§ Provided data:
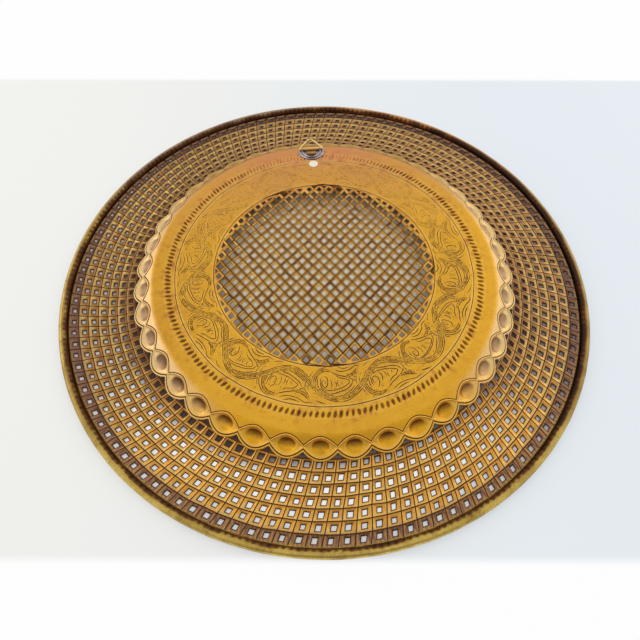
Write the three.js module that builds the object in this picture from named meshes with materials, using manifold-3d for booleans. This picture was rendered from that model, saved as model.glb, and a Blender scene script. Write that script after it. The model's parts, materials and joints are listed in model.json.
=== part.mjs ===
// Pierced brass wall tray, lying face down on its rim, millimetres, +Z up.
// The dish is one hammered sheet: a pierced centre, a flat base, a sloped band of
// pointed ovals, a pierced flange and an edge rolled over a wire. On its back is a
// soldered tab, and in the tab's fold swings a triangular hanging ring.
import * as THREE from 'three';
import { mergeGeometries, mergeVertices } from 'three/addons/utils/BufferGeometryUtils.js';
import Module from 'manifold-3d';

// Sheet and overall form
const SHEET = 1.0;
const RIM_RADIUS = 250;
const BASE_HEIGHT = 19;

// Rolled edge over its wire
const ROLL_DIAMETER = 7;
const ROLL_TURN = THREE.MathUtils.degToRad(305);
const ROLL_STEPS = 6;
const WIRE_CLEARANCE = 0.3;
const WIRE_SIDES = 6;

// Sloped band of pointed ovals round the base
const CHAIN_RUN = 15.5;
const CHAIN_DROP = 9.75;
const OVAL_PITCH = 26.7;
const OVAL_GAP = 2.6;
const OVAL_WIDTH = 15.5;
const OVAL_DEPTH = 3.0;
const OVAL_SIDES = 6;
const OVAL_WALL = 1.1;

// Pierced flange
const FLANGE_WIDTH = 65;
const FLAT_WIDTH = 25;
const FLANGE_CURVE = 1.5;
const FLANGE_HOLE = 8.5;
const FLANGE_ROW_PITCH = 15;
const FLANGE_COLUMN_PITCH = 22;
const FLANGE_MARGIN = 2.5;

// Closed band of the base, and inside it the pierced centre, its lattice set diagonally
const BAND_WIDTH = 58.5;
const GRILLE_HOLE = 7.8;
const GRILLE_PITCH_X = 20.8;
const GRILLE_PITCH_Y = 24.6;
const GRILLE_MARGIN = 1.5;
const GRILLE_TURN = THREE.MathUtils.degToRad(-5.2);

// Hanging ring, its tab, the solder and the paper dot
const RING_WIRE = 1.8;
const RING_SIDE = 27;
const RING_CORNER = 2.0;
const RING_BUTT_GAP = 0.4;
const RING_STEPS = 44;
const RING_SIDES = 8;
const TAB_SETBACK = 3.5;
const TAB_SHEET = 0.8;
const TAB_WIDTH = 19;
const TAB_LENGTH = 11.5;
const TAB_LEAF = 7.5;
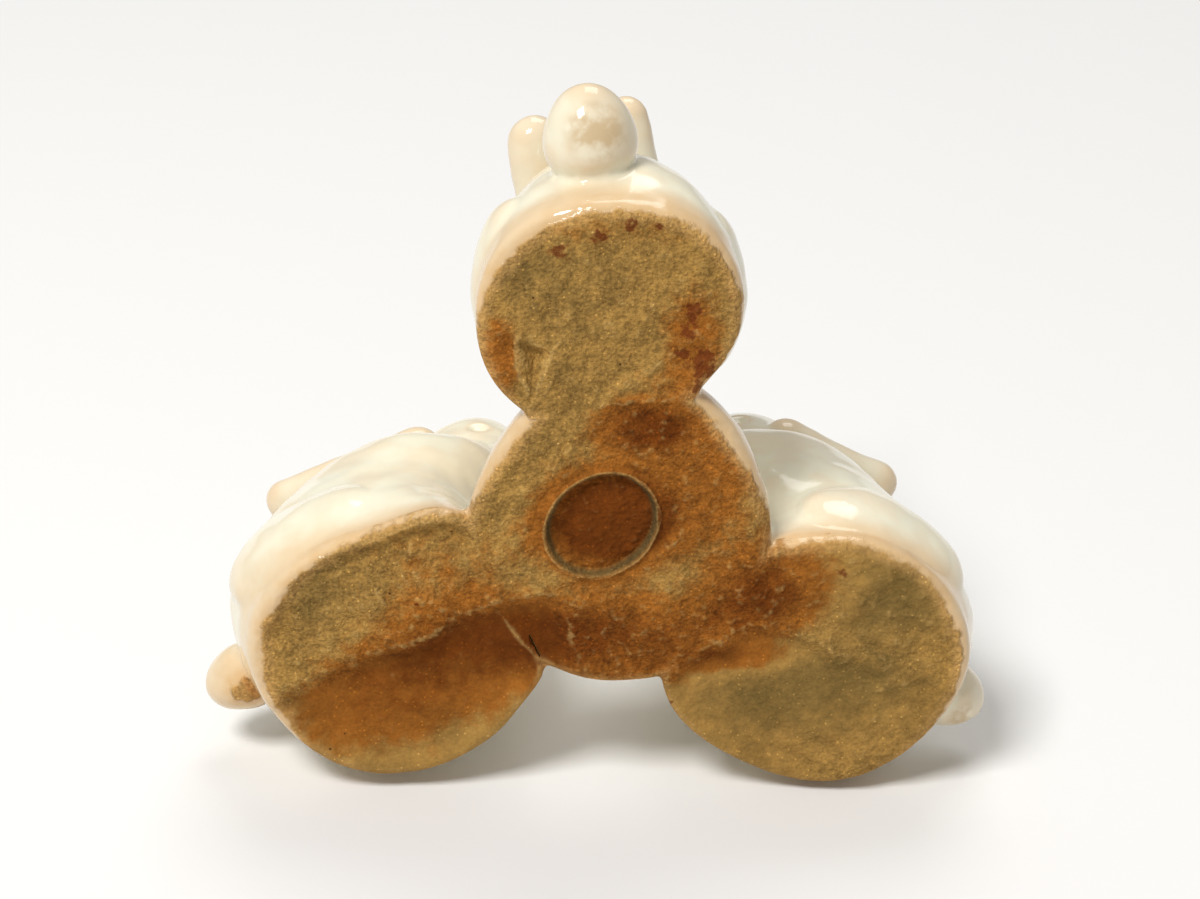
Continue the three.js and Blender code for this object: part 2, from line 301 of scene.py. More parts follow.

§ Written request:
Every entry should be printed again exactly as it stands.

§ Written solution:
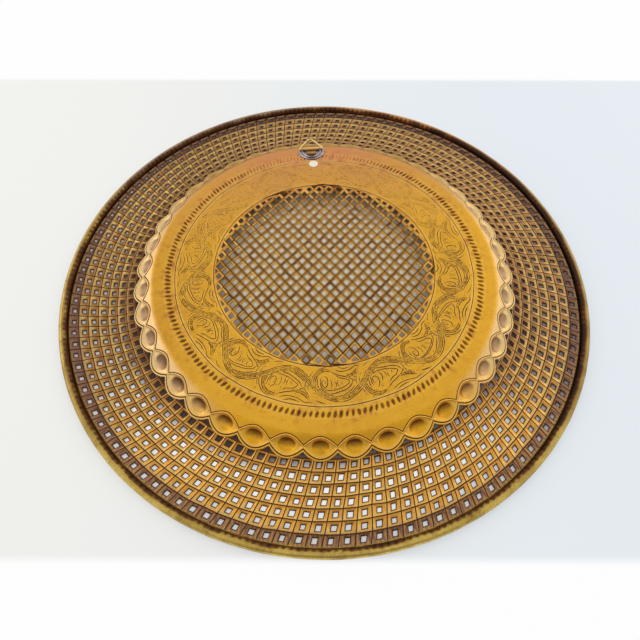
Write the three.js module that builds the object in this picture from named meshes with materials, using manifold-3d for booleans. This picture was rendered from that model, saved as model.glb, and a Blender scene script. Write that script after it. The model's parts, materials and joints are listed in model.json.
=== part.mjs ===
// Pierced brass wall tray, lying face down on its rim, millimetres, +Z up.
// The dish is one hammered sheet: a pierced centre, a flat base, a sloped band of
// pointed ovals, a pierced flange and an edge rolled over a wire. On its back is a
// soldered tab, and in the tab's fold swings a triangular hanging ring.
import * as THREE from 'three';
import { mergeGeometries, mergeVertices } from 'three/addons/utils/BufferGeometryUtils.js';
import Module from 'manifold-3d';

// Sheet and overall form
const SHEET = 1.0;
const RIM_RADIUS = 250;
const BASE_HEIGHT = 19;

// Rolled edge over its wire
const ROLL_DIAMETER = 7;
const ROLL_TURN = THREE.MathUtils.degToRad(305);
const ROLL_STEPS = 6;
const WIRE_CLEARANCE = 0.3;
const WIRE_SIDES = 6;

// Sloped band of pointed ovals round the base
const CHAIN_RUN = 15.5;
const CHAIN_DROP = 9.75;
const OVAL_PITCH = 26.7;
const OVAL_GAP = 2.6;
const OVAL_WIDTH = 15.5;
const OVAL_DEPTH = 3.0;
const OVAL_SIDES = 6;
const OVAL_WALL = 1.1;

// Pierced flange
const FLANGE_WIDTH = 65;
const FLAT_WIDTH = 25;
const FLANGE_CURVE = 1.5;
const FLANGE_HOLE = 8.5;
const FLANGE_ROW_PITCH = 15;
const FLANGE_COLUMN_PITCH = 22;
const FLANGE_MARGIN = 2.5;

// Closed band of the base, and inside it the pierced centre, its lattice set diagonally
const BAND_WIDTH = 58.5;
const GRILLE_HOLE = 7.8;
const GRILLE_PITCH_X = 20.8;
const GRILLE_PITCH_Y = 24.6;
const GRILLE_MARGIN = 1.5;
const GRILLE_TURN = THREE.MathUtils.degToRad(-5.2);

// Hanging ring, its tab, the solder and the paper dot
const RING_WIRE = 1.8;
const RING_SIDE = 27;
const RING_CORNER = 2.0;
const RING_BUTT_GAP = 0.4;
const RING_STEPS = 44;
const RING_SIDES = 8;
const TAB_SETBACK = 3.5;
const TAB_SHEET = 0.8;
const TAB_WIDTH = 19;
const TAB_LENGTH = 11.5;
const TAB_LEAF = 7.5;
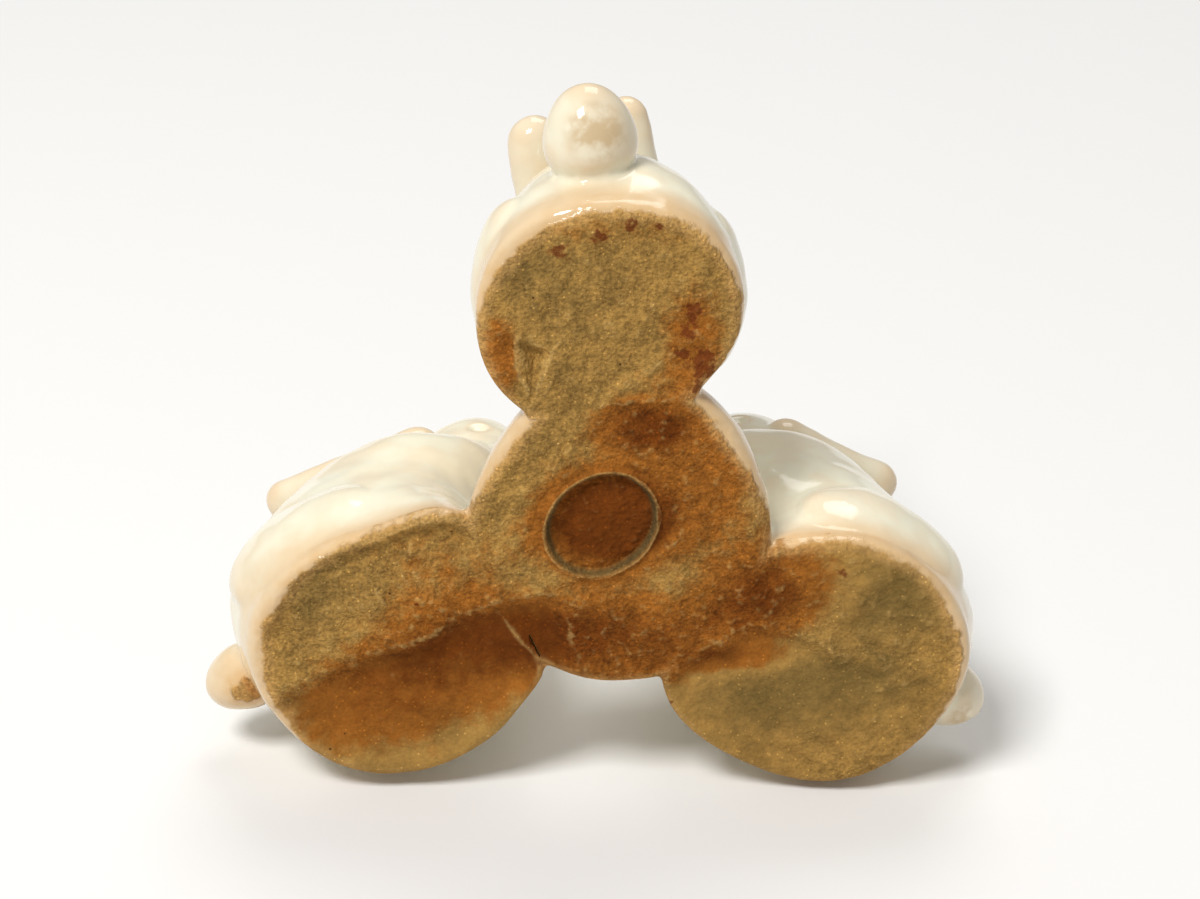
Continue the three.js and Blender code for this object: part 2, from line 301 of scene.py. More parts follow.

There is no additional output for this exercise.